There are other provisions in the Department's anti-money laundering bill that would help us enormously in tracking the assets of terrorists. I mention these few as among the most critical, but a comprehensive revamping of these laws is necessary if we are to make meaningful headway against terrorism and other forms of international organized crime. The Department's Money Laundering Act of 2001 sets out a core group of statutory tools that are necessary in order, to meet the domestic and transnational organized crime threats of the 21st Century. Attorney General Ashcroft considers passage of this legislation essential to any success in disrupting and dismantling the business of organized crime and the cruel reality of terrorism.

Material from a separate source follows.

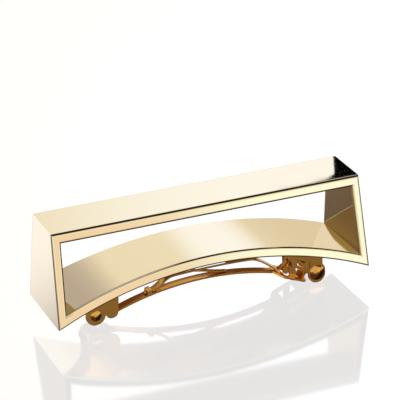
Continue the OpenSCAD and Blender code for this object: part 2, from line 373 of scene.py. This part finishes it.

I believe that the extraordinary events of September 11th should provide the impetus to jump-start consideration of money laundering legislation that will allow us to address the threats presented to us by international terrorists and criminals. The Department stands ready to provide any assistance it can to facilitate prompt consideration of its legislative proposals.
I would like to conclude by expressing the gratitude of the Department of Justice for the continuing support that this Committee has demonstrated for our anti-money laundering activities. We in the Department of Justice look forward to working alongside our Treasury colleagues, with this Committee, with your other colleagues in the Senate and your counterparts in the House to strengthen the U.S. anti-money laundering regime at this critical hour.
Thank you, Mr. Chairman. I would welcome any questions you may have at this time.